Mi riesce difficile comprendere i rigurgiti nostalgici che serpeggiano in questi giorni, nelle file del M5S, e che auspicherebbero la riedizione di un governo gialloverde.

Tra i nostalgici, in prima fila due persone che, per background e collocazione all’interno del movimento dovrebbero, invece, rammaricarsi per aver assistito in silenzio, nei 14 mesi di governo gialloverde, alla svendita a Salvini, per un piatto di lenticchie, dei voti del M5S partito di maggioranza relativa.

Il riferimento è ad Alessandro Di Battista e Gianluigi Paragone che, oramai da giorni usano social e media per minare il già incerto percorso che dovrebbe portare alla eventuale nascita di un governo M5S-PD.

Ancora più incomprensibile l’atteggiamento di questi due personaggi dal momento che entrambi, pochi giorni fa, hanno condiviso lo schietto e circostanziato “j’accuse” che il premier Giuseppe Conte ha indirizzato al ministro dell’interno nell’aula del Senato.

Martedì, anzi, se nell’ascoltare le dure e risolute parole di Conte fossero stati più attenti si sarebbero resi conto che le contestazioni del premier avevano sì come destinatario Salvini ma di certo non assolvevano Di Maio ed il M5S per aver subito senza ribellarsi, addirittura con il sorriso sulle labbra, la continua sodomizzazione da parte delle sopraffazioni leghiste.

Eppure era sotto gli occhi di tutti che il Matteo padano non solo dettava ed imponeva la agenda di governo, ma si atteggiava e comportava da indiscusso padrone del vapore arrivando a criticare con asprezza e pubblicamente l’operato dei ministri pentastellati, Toninelli, Trenta e Bonafede, e ad accusare, nei suoi quotidiani comizi, il M5S di essere responsabile dell’immobilismo con i continui “No”.

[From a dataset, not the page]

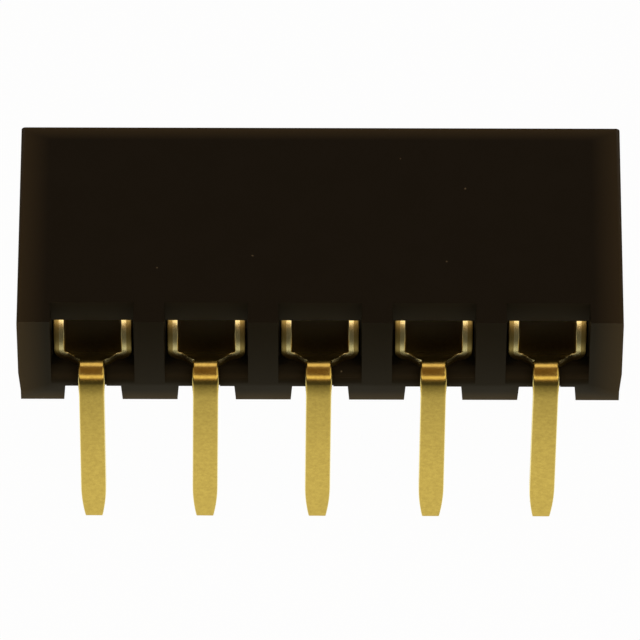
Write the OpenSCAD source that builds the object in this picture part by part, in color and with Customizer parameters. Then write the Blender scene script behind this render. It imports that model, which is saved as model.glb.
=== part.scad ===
// Female header strip: one row of spring contacts in a moulded housing that
// lies flat on its board, with right-angle solder tails.
// X runs along the row, +Y is the mating side and Z is up from the board.
// The origin is on the board plane, in the middle of the row of tails.

/* [Row] */
// Number of contacts in the row
positions = 5; // [2:1:10]
// Distance between neighbouring contacts
pitch = 2.0; // [1.9:0.05:2.6]
// What the housing adds past half a pitch at each end
end_over = 0.315; // [0.2:0.005:0.8]

/* [Housing] */
// Height of the housing above the board
body_h = 2.2; // [2.1:0.05:2.6]
// Depth of the housing, from the rear of the ribs to the mating face
body_d = 4.4; // [4.3:0.05:6]
// Depth of the open pockets between the rear ribs
rib_d = 0.44; // [0.4:0.02:0.8]
// Thickness of the roof over the contacts
roof_t = 0.5; // [0.4:0.01:0.56]
// Height of the floor that the contacts lie on
floor_h = 0.7; // [0.66:0.01:0.76]
// Radius of the sill's upper edge, which the tails bend round
lip_r = 0.25; // [0.2:0.01:0.26]
// Depth of the groove in the sill that each tail lies in
groove_d = 0.025; // [0.01:0.005:0.05]
// Radius along the top edges of the two ends
edge_r = 0.07; // [0.03:0.01:0.15]
// What each end face draws in towards the board
end_draft = 0.035; // [0.01:0.005:0.1]
// Height at which the ends start to draw in
draft_top = 0.75; // [0.6:0.05:1]
// Height below which the ends run straight down to the board
draft_foot = 0.25; // [0.1:0.05:0.4]

/* [Board notches] */
// Height of the notch under each tail
notch_h = 0.38; // [0.2:0.02:0.4]
// Width of a notch on the board plane
notch_w = 1.03; // [0.8:0.01:1.2]
// What each side of a notch draws in at its top
notch_draft = 0.025; // [0.01:0.005:0.06]
// How far a notch runs in under the housing
notch_d = 1.2; // [0.6:0.1:2]

/* [Sockets] */
// Side of the square hole through the mating wall
entry_w = 0.7; // [0.6:0.02:0.8]
// Side of the lead-in at the mating face
funnel_w = 1.15; // [0.95:0.05:1.3]
// Depth of the lead-in
funnel_d = 0.3; // [0.15:0.05:0.4]
// Thickness of the mating wall
front_wall = 0.45; // [0.42:0.01:0.6]

/* [Contact] */
// Thickness of the contact's strip metal
metal_t = 0.19; // [0.14:0.01:0.21]
// Width over the two upright walls of a contact
contact_w = 1.36; // [1.24:0.02:1.4]
// Inner radius of the two folds of the channel
fold_r = 0.05; // [0.04:0.01:0.08]
// Length of the shoulders between the channel's floor and the tail
shoulder_l = 0.15; // [0.1:0.01:0.17]
// Height of the corner cut off the rear of each wall's top
corner_h = 0.29; // [0.2:0.01:0.4]
// Length of that corner
corner_l = 0.13; // [0.12:0.01:0.2]
// Height of the two spring beams
beam_h = 0.56; // [0.4:0.02:0.6]
// Gap between the beams where they grip a pin
beam_gap = 0.36; // [0.3:0.02:0.44]
// Angle at which the beams close in
close_angle = 10; // [8:1:12]
// Angle at which the beams' ends open for the pin
flare_angle = 25; // [15:1:30]
// Inner radius of the curves in a beam
beam_r = 0.35; // [0.2:0.05:0.4]
// Length of the straight flare at a beam's end
flare_l = 0.35; // [0.2:0.05:0.4]
// Length over which a wall narrows to its beam
throat_l = 0.25; // [0.15:0.05:0.4]
// Length of a retaining barb on a wall
barb_l = 0.18; // [0.1:0.02:0.3]
// Height of a retaining barb
barb_h = 0.3; // [0.2:0.05:0.5]

/* [Tail] */
// Width of a tail
tail_w = 0.45; // [0.35:0.01:0.55]
// Length of a tail below the board plane
tail_l = 3.2; // [2.4:0.1:4]
// Inner radius of the right-angle bend
tail_r = 0.15; // [0.1:0.01:0.18]
// Length of the rounded taper at the tip
tip_l = 0.86; // [0.5:0.02:1.1]
// Width of the tip's blunt end
tip_w = 0.31; // [0.2:0.01:0.34]

/* [Fits] */
// Gap between a contact's wall and the side of its cavity
side_clear = 0.03; // [0.01:0.01:0.05]
// Gap between the top of a contact and the roof of its cavity
top_clear = 0.03; // [0.01:0.01:0.06]
// What a pocket is wider than the cavity, at each side
pocket_step = 0.025; // [0.005:0.005:0.03]
// How far a contact's walls stand out of the cavity at the rear
rear_out = 0.1; // [0.05:0.01:0.12]
// Gap between a tail and the groove it lies in, behind it and at its sides
tail_gap = 0.01; // [0.01:0.005:0.03]
// Gap between the beams' ends and the mating wall
tip_clear = 0.08; // [0.05:0.01:0.2]
// Gap left between a barb and the side of the cavity
barb_clear = 0.005; // [0.001:0.001:0.01]

/* [Hidden] */
$fn = 48;
over = 0.5;
body_l = positions * pitch + 2 * end_over;

// Places along Y, from the tails to the mating face; the sill is flush with the ribs
sill_y = metal_t / 2 + tail_gap;
rib_y = sill_y - groove_d;
wall_y = rib_y + rib_d;
face_y = rib_y + body_d;
lip_y = metal_t / 2 + tail_r;
cavity_end = face_y - front_wall;
channel_y = wall_y - rear_out;

// The cavity and the axis that the mating pins follow
cavity_w = contact_w + 2 * side_clear;
cavity_h = body_h - roof_t - floor_h;
pocket_w = cavity_w + 2 * pocket_step;
axis_z = floor_h + cavity_h / 2;

// The contact's channel and the path of a beam's middle line
channel_h = cavity_h - top_clear;
flat_half = contact_w / 2 - metal_t - fold_r;
curve_r = beam_r + metal_t / 2;
close_x = (contact_w - beam_gap) / 2 - metal_t - 2 * curve_r * (1 - cos(close_angle));
close_l = close_x / sin(close_angle);
beam_l = throat_l + 2 * curve_r * sin(close_angle) + close_l * cos(close_angle)
    + curve_r * sin(flare_angle) + flare_l * cos(flare_angle)
    + metal_t / 2 * sin(flare_angle);
channel_l = cavity_end - tip_clear - beam_l - channel_y;
tip_r = (pow(tip_l, 2) + pow((tail_w - tip_w) / 2, 2)) / (tail_w - tip_w);

function row_x(i) = (i - (positions + 1) / 2) * pitch;

// The housing seen along Y: rounded top corners, ends drawn in at the foot
module end_outline() {
    half = body_l / 2;
    polygon([
        [end_draft - half, 0], [half - end_draft, 0], [half - end_draft, draft_foot],
        [half, draft_top], [half, body_h - edge_r], [half - edge_r, body_h],
        [edge_r - half, body_h], [-half, body_h - edge_r], [-half, draft_top],
        [end_draft - half, draft_foot]
    ]);
    for (side = [-1, 1])
        translate([side * (half - edge_r), body_h - edge_r]) circle(edge_r);
}

// The open space over the floor and round the sill's rounded edge, seen along X
module pocket_outline(sill) {
    difference() {
        polygon([
            [rib_y - over, body_h + over], [wall_y, body_h + over], [wall_y, floor_h],
            [sill + lip_r, floor_h], [sill + lip_r, floor_h - lip_r],
            [rib_y - over, floor_h - lip_r]
        ]);
        translate([sill + lip_r, floor_h - lip_r]) circle(lip_r);
    }
}

// The shallow groove that one tail lies in, with the same rounded edge
module groove() {
    across(tail_w + 2 * tail_gap) {
        pocket_outline(sill_y);
        translate([rib_y - over, -over]) square([groove_d + over, floor_h + over]);
    }
}

// Extrudes an outline drawn in Y and Z to a width centred on X
module across(width) {
    translate([-width / 2, 0, 0])
        rotate([90, 0, 90]) linear_extrude(width) children();
}

// Extrudes an outline drawn in X and Z from one Y to another
module along(from, to) {
    translate([0, to, 0]) rotate([90, 0, 0]) linear_extrude(to - from) children();
}

// Square lead-in that narrows from the mating face to the entry
module funnel() {
    wide = funnel_w / 2;
    narrow = entry_w / 2;
    slope = (wide - narrow) / funnel_d;
    outer = wide + slope * over;
    intersection() {
        translate([0, 0, -outer]) linear_extrude(2 * outer) polygon([
            [-narrow, face_y - funnel_d], [narrow, face_y - funnel_d],
            [outer, face_y + over], [-outer, face_y + over]
        ]);
        across(2 * outer) polygon([
            [face_y - funnel_d, -narrow], [face_y - funnel_d, narrow],
            [face_y + over, outer], [face_y + over, -outer]
        ]);
    }
}

// The way in for one mating pin: lead-in and square hole
module socket() {
    translate([0, 0, axis_z]) {
        funnel();
        translate([-entry_w / 2, cavity_end - over, -entry_w / 2])
            cube([entry_w, front_wall + over, entry_w]);
    }
}

// Space for one contact, open to its pocket at the rear
module cavity() {
    translate([-cavity_w / 2, wall_y - over, floor_h])
        cube([cavity_w, cavity_end - wall_y + over, cavity_h]);
}

// Notch in the rear foot that lets a tail's solder joint breathe
module notch() {
    half = notch_w / 2;
    slope = notch_draft / notch_h;
    along(rib_y - over, rib_y + notch_d) polygon([
        [-half - slope * over, -over], [half + slope * over, -over],
        [half - notch_draft, notch_h], [notch_draft - half, notch_h]
    ]);
}

module housing() {
    color([0.11, 0.105, 0.085])
        difference() {
            along(rib_y, face_y) end_outline();
            for (i = [1:positions]) translate([row_x(i), 0, 0]) {
                across(pocket_w) pocket_outline(rib_y);
                groove();
                cavity();
                socket();
                notch();
            }
        }
}

// Section of the contact's channel seen along Y, standing on the floor
module channel_outline() {
    half = contact_w / 2;
    outer_r = fold_r + metal_t;
    difference() {
        union() {
            translate([-half, outer_r]) square([contact_w, channel_h - outer_r]);
            translate([outer_r - half, 0]) square([contact_w - 2 * outer_r, outer_r]);
            for (side = [-1, 1]) translate([side * (half - outer_r), outer_r]) circle(outer_r);
        }
        translate([metal_t - half, outer_r])
            square([contact_w - 2 * metal_t, channel_h]);
        translate([-flat_half, metal_t]) square([2 * flat_half, channel_h]);
        for (side = [-1, 1]) translate([side * flat_half, outer_r]) circle(fold_r);
    }
}

// What is cut off the rear of the walls' top, seen along X
module corner_outline() {
    top_z = floor_h + channel_h;
    polygon([
        [channel_y - corner_l, top_z - 2 * corner_h], [channel_y + 2 * corner_l, top_z + corner_h],
        [channel_y - corner_l, top_z + corner_h]
    ]);
}

// The folded channel with its two walls, which slope forward at their rear corners
module channel() {
    difference() {
        translate([0, 0, floor_h]) along(channel_y, channel_y + channel_l) channel_outline();
        across(contact_w + over) corner_outline();
    }
}

// A straight run of upright strip towards +Y; what follows starts at its end
module straight(run) {
    translate([-metal_t / 2, 0, -beam_h / 2]) cube([metal_t, run, beam_h]);
    translate([0, run, 0]) children();
}

// A curve of upright strip, towards -X when the angle is positive
module curve(angle) {
    side = sign(angle);
    translate([-side * curve_r, 0, 0]) {
        rotate([0, 0, side > 0 ? 0 : 180 + angle])
            rotate_extrude(angle = abs(angle))
                translate([beam_r, -beam_h / 2]) square([metal_t, beam_h]);
        rotate([0, 0, angle]) translate([side * curve_r, 0, 0]) children();
    }
}

// The wall's front end, seen along X, narrowing to the beam
module throat_outline() {
    polygon([
        [0, floor_h + metal_t + fold_r], [throat_l, axis_z - beam_h / 2],
        [throat_l, axis_z + beam_h / 2], [0, floor_h + channel_h]
    ]);
}

// Spring beam on the +X side: it closes in to the pin, then opens at its end
module beam() {
    front_y = channel_y + channel_l;
    middle_x = (contact_w - metal_t) / 2;
    translate([middle_x, front_y, 0]) across(metal_t) throat_outline();
    translate([middle_x, front_y + throat_l, axis_z])
        curve(close_angle) straight(close_l) curve(-close_angle)
            curve(-flare_angle) straight(flare_l);
}

// Ramp on the outside of a wall that bites when the contact is pulled back
module barb() {
    height = side_clear - barb_clear;
    back_y = channel_y + channel_l / 2;
    translate([contact_w / 2, back_y, axis_z - barb_h / 2])
        linear_extrude(barb_h) polygon([[-height, 0], [height, 0], [-height, 2 * barb_l]]);
}

// The tail seen along Y, from the bend down to its rounded tip
module tail_outline() {
    shaft = tail_l - tip_l;
    bend_z = floor_h - tail_r;
    translate([-tail_w / 2, -shaft]) square([tail_w, bend_z + shaft]);
    intersection() {
        translate([-tail_w / 2, -tail_l]) square([tail_w, tip_l]);
        translate([tip_r - tail_w / 2, -shaft]) circle(tip_r, $fn = 200);
        translate([tail_w / 2 - tip_r, -shaft]) circle(tip_r, $fn = 200);
    }
}

// Flat blade from the channel's floor, which it laps, over the shoulders to the bend
module blade_outline() {
    lap_y = channel_y + metal_t;
    neck_y = channel_y - shoulder_l;
    polygon([
        [-flat_half, lap_y], [-flat_half, channel_y], [-tail_w / 2, neck_y],
        [-tail_w / 2, lip_y], [tail_w / 2, lip_y], [tail_w / 2, neck_y],
        [flat_half, channel_y], [flat_half, lap_y]
    ]);
}

// Right-angle bend from the blade down to the tail
module tail_bend() {
    translate([-tail_w / 2, lip_y, floor_h - tail_r])
        rotate([0, 90, 0]) rotate([0, 0, 180])
            rotate_extrude(angle = 90) translate([tail_r, 0]) square([metal_t, tail_w]);
}

// One contact, stamped and folded from a single strip
module contact(i) {
    color([0.83, 0.66, 0.30]) translate([row_x(i), 0, 0]) {
        along(-metal_t / 2, metal_t / 2) tail_outline();
        tail_bend();
        translate([0, 0, floor_h]) linear_extrude(metal_t) blade_outline();
        channel();
        for (side = [0, 1]) mirror([side, 0, 0]) {
            beam();
            barb();
        }
    }
}

housing();
for (i = [1:positions])
    contact(i);
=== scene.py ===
import math
import bmesh
import bpy
from mathutils import Matrix, Vector


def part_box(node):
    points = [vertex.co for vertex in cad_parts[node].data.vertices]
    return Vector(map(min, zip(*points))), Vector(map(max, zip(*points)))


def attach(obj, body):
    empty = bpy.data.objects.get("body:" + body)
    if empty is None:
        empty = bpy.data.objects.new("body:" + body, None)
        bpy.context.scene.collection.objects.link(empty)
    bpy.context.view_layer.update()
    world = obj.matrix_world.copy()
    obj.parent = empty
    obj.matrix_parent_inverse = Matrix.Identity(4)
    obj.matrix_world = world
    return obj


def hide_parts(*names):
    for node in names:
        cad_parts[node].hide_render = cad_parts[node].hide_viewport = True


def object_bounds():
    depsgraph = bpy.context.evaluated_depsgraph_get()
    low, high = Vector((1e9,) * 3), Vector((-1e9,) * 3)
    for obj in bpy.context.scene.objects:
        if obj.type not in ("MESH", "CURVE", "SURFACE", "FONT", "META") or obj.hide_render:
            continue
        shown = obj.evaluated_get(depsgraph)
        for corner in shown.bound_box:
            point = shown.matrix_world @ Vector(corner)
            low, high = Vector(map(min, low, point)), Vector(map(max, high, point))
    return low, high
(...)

Con il loro silenzio assenso Di Maio, ma anche Di Battista e Paragone, hanno così permesso alle indisturbate soverchierie salviniane, di screditare il M5S agli occhi dell’elettorato provocando la perdita di oltre 6 milioni di voti, ma di raddoppiare i consensi alla Lega.

Non solo, ma quando Salvini ha ritenuto di aver sfruttato a sufficienza il M5S, guarda caso il giorno dopo aver ottenuto i voti pentastellati per il decreto sicurezza bis, senza preavviso ha staccata la spina al governo.

Ho il dubbio che, nella loro illuminata visione politica Di Battista e Paragone si siano interrogati sul come mai, poche ore dopo aver staccata la spina, il ganassa Salvini si ritrovi così pentito e disperato da voler riesumare il governo gialloverde, che lui ha appena sotterrato, arrivando perfino ad offrire il premierato a Di Maio.

Non solo, ma dubito anche che i due infervorati sostenitori del ritorno al gialloverde abbiano anche solo tentato di chiarire, almeno a se stessi, perché domani, una volta messa al sicuro la sua poltrona ministeriale e dopo essersi messo al riparo dalle inchieste giudiziarie con il compiacente voto grillino contro le richieste di autorizzazioni a procedere,  Salvini non dovrebbe comportarsi più da padrone del vapore sodomizzando i pentastellati con nuove angherie ed imponendo ancora la sua volontà in una ipotetica riedizione del governo gialloverde.

Se poi provo anche ad immaginare il modo in cui il nostro Paese potrebbe essere rappresentato nei consessi internazionali dal guaglione da Pomigliano d’Arco, beh … allora non ho più dubbi: Di Battista e Paragone necessitano con urgenza un TSO.